What you are asked to do
Copy exactly the lines from the first line of the records below through the line containing "it is worn.", including both, and nothing else.

**** Extracted data ****

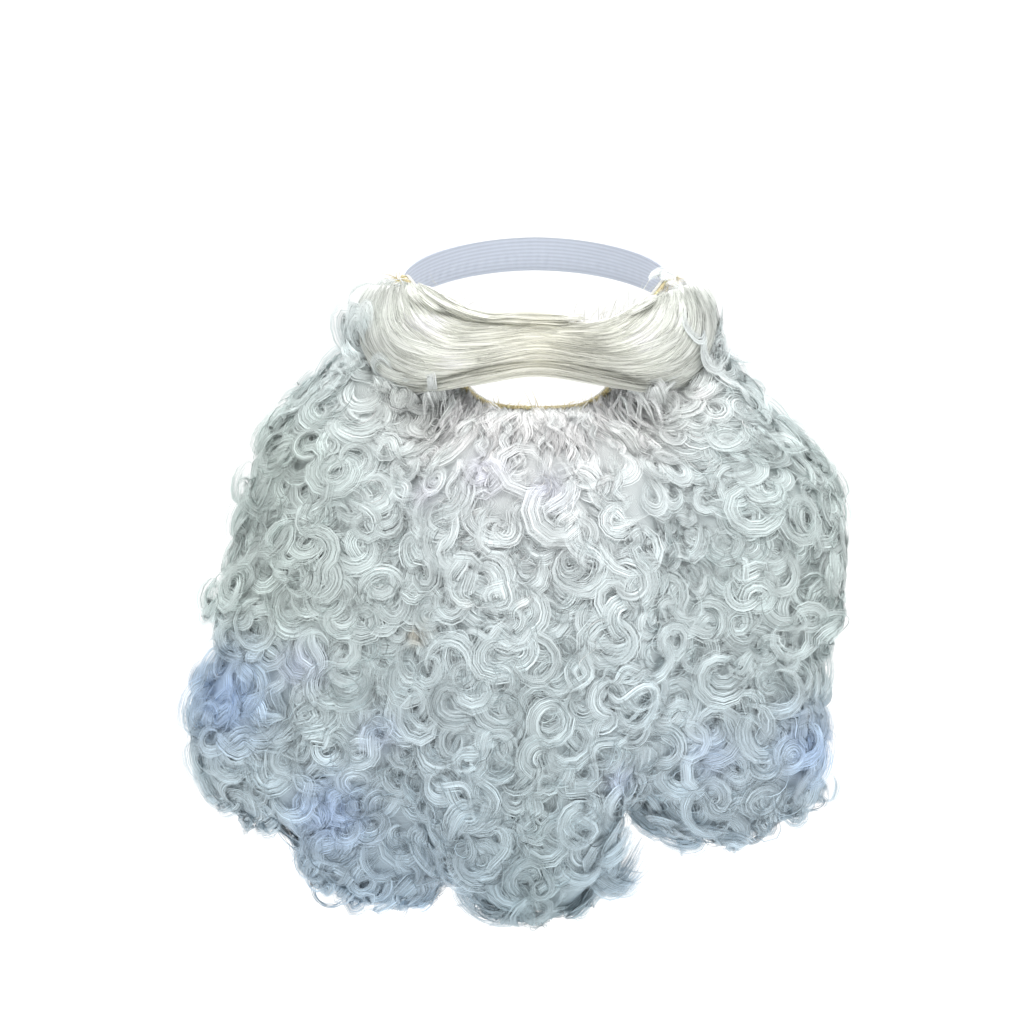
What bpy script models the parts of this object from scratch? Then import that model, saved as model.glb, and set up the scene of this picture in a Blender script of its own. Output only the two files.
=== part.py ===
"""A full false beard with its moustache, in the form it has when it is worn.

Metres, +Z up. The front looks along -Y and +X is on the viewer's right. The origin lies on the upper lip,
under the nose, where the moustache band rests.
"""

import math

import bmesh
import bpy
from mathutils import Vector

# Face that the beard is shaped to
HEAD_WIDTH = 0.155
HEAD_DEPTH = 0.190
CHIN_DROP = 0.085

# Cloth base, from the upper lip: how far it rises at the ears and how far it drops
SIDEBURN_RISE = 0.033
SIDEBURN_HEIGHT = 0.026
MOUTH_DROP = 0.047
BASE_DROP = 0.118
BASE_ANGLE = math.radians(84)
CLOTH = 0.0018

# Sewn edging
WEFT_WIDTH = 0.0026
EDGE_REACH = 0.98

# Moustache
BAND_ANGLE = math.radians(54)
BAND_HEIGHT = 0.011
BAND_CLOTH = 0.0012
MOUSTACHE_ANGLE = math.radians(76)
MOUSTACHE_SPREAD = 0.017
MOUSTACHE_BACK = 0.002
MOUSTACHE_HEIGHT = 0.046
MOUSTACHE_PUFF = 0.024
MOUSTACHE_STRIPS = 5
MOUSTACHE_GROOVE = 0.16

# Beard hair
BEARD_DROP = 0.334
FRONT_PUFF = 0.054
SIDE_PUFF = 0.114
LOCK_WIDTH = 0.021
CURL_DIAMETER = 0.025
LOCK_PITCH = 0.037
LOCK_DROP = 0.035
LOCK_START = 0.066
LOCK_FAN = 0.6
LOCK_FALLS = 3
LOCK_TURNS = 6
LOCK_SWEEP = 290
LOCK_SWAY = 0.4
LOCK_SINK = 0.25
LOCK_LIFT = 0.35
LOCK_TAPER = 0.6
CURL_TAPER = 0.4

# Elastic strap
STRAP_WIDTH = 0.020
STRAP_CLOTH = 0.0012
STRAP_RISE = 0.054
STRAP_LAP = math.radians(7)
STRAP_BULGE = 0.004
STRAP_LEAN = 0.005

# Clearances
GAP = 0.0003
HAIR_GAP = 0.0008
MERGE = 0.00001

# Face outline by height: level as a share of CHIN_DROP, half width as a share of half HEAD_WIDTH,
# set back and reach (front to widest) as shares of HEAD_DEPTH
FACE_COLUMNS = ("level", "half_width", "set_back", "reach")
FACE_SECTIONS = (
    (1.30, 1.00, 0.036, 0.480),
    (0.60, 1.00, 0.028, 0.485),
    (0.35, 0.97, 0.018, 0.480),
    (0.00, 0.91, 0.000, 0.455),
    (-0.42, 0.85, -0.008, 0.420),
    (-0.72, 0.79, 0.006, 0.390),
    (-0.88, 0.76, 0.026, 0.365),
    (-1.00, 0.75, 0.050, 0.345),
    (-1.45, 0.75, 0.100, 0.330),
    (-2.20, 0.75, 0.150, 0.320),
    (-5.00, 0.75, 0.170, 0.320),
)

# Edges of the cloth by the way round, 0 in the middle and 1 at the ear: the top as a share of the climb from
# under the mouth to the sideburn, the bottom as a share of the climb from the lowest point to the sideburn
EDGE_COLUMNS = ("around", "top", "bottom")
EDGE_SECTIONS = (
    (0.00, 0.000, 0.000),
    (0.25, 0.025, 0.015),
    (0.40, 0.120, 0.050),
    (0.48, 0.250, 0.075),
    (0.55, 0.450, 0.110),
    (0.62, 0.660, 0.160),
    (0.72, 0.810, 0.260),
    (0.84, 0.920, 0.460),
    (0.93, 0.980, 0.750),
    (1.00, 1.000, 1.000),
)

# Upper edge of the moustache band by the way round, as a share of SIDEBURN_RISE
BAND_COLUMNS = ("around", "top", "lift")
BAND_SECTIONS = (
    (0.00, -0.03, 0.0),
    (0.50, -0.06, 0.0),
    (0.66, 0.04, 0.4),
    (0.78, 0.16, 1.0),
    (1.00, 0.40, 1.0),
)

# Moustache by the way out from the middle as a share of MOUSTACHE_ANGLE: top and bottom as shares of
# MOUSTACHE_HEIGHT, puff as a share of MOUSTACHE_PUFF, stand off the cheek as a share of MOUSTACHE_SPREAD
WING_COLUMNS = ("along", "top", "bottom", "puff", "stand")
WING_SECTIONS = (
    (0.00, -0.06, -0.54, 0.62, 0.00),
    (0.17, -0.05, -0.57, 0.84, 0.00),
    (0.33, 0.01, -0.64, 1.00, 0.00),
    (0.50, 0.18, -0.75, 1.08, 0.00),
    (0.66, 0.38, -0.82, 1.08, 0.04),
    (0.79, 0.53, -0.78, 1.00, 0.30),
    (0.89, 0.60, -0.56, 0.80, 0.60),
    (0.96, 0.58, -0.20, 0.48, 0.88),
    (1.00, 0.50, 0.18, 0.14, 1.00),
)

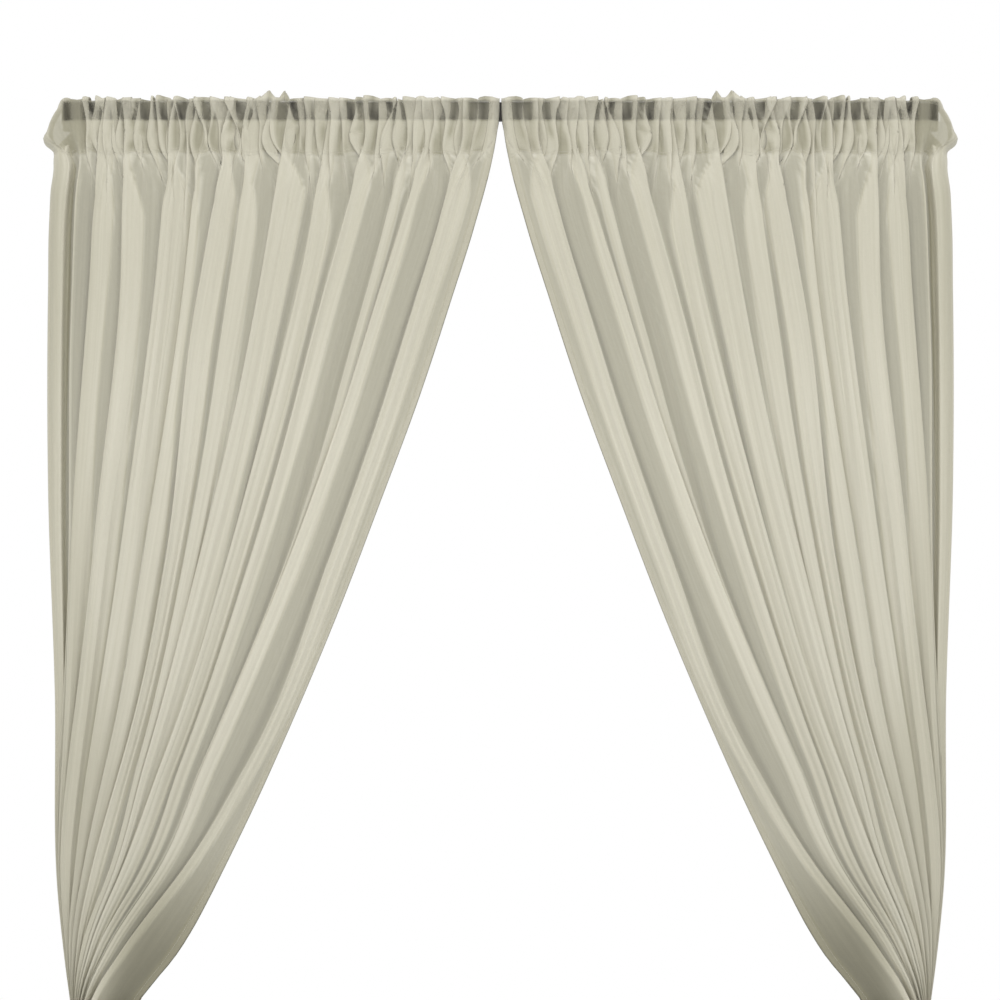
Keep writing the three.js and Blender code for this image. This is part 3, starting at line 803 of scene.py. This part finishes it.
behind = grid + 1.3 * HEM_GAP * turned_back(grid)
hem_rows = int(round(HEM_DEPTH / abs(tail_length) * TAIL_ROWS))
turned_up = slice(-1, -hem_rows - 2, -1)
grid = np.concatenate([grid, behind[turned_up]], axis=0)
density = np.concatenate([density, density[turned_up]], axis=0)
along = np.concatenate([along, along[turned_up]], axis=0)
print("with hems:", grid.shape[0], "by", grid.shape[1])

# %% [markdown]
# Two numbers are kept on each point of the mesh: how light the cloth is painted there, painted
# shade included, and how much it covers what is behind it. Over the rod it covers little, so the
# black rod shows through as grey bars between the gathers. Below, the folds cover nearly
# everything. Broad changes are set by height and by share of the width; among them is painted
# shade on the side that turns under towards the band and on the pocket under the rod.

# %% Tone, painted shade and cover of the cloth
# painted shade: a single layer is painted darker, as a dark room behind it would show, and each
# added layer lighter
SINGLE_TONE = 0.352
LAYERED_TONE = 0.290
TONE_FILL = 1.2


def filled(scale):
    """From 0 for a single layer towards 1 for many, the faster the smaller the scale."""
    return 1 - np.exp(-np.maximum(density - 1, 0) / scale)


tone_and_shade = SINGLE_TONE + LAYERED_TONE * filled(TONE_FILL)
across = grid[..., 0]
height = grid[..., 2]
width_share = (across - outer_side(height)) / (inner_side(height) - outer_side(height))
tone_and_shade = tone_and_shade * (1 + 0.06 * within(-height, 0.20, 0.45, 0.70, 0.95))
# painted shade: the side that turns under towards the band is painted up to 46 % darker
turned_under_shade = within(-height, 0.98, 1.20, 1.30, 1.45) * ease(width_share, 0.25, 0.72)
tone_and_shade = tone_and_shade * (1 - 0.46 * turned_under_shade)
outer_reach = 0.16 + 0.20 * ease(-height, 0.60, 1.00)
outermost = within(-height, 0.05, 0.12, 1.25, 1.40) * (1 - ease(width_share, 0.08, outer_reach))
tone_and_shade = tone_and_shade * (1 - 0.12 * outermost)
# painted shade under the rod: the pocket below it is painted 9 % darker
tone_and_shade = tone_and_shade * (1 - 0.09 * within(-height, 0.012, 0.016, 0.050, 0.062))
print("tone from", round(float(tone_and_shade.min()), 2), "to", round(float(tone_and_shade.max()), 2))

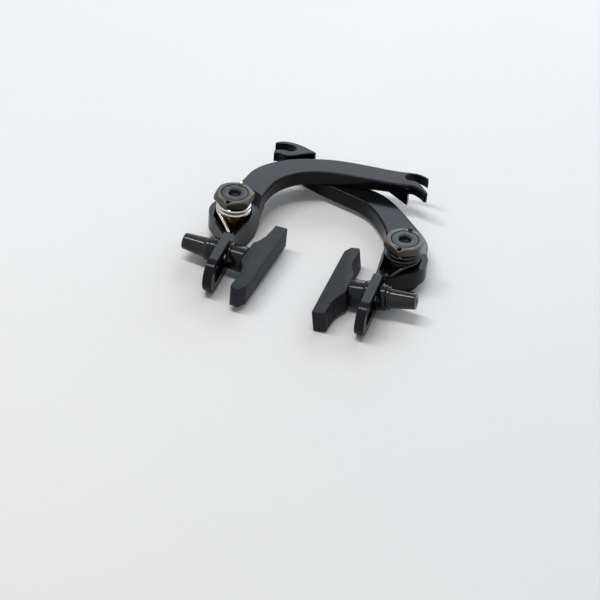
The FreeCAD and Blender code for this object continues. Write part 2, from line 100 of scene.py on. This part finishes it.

****

Answer to the exercise
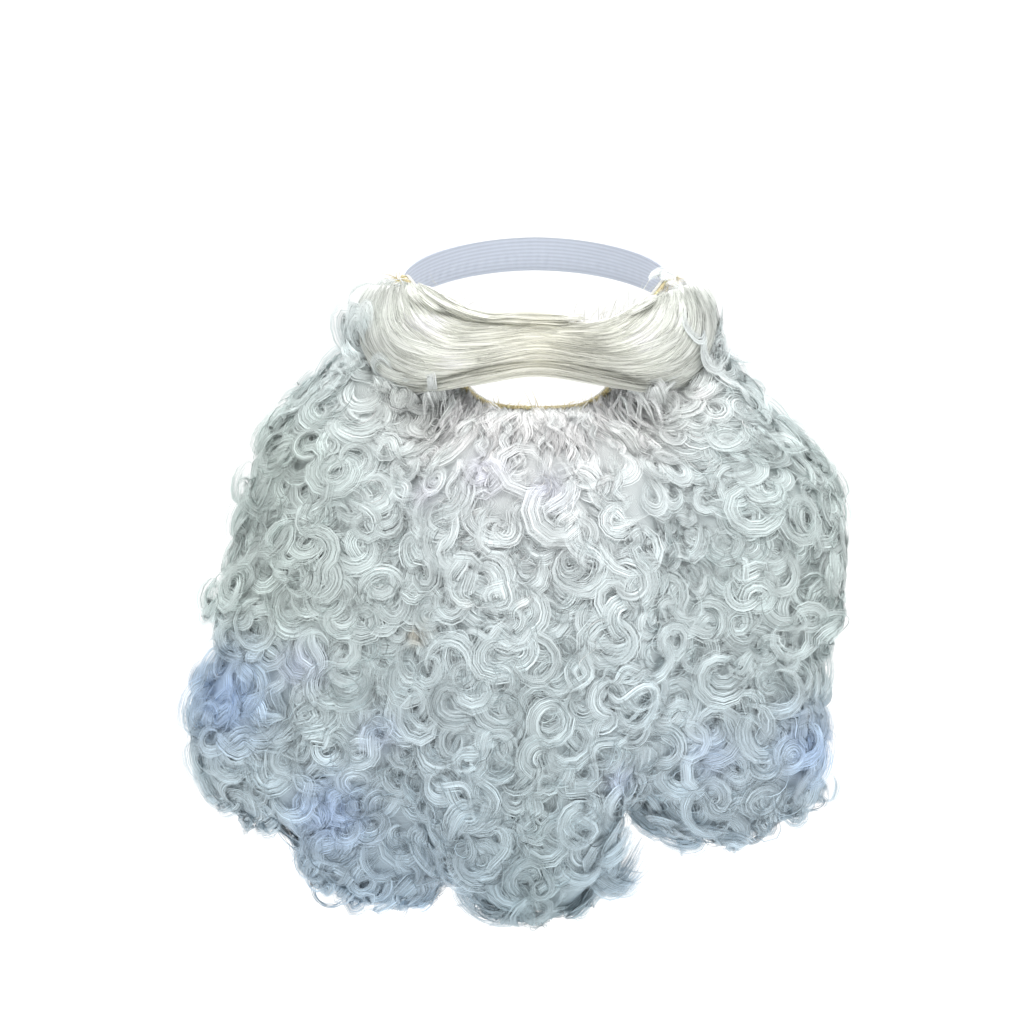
What bpy script models the parts of this object from scratch? Then import that model, saved as model.glb, and set up the scene of this picture in a Blender script of its own. Output only the two files.
=== part.py ===
"""A full false beard with its moustache, in the form it has when it is worn.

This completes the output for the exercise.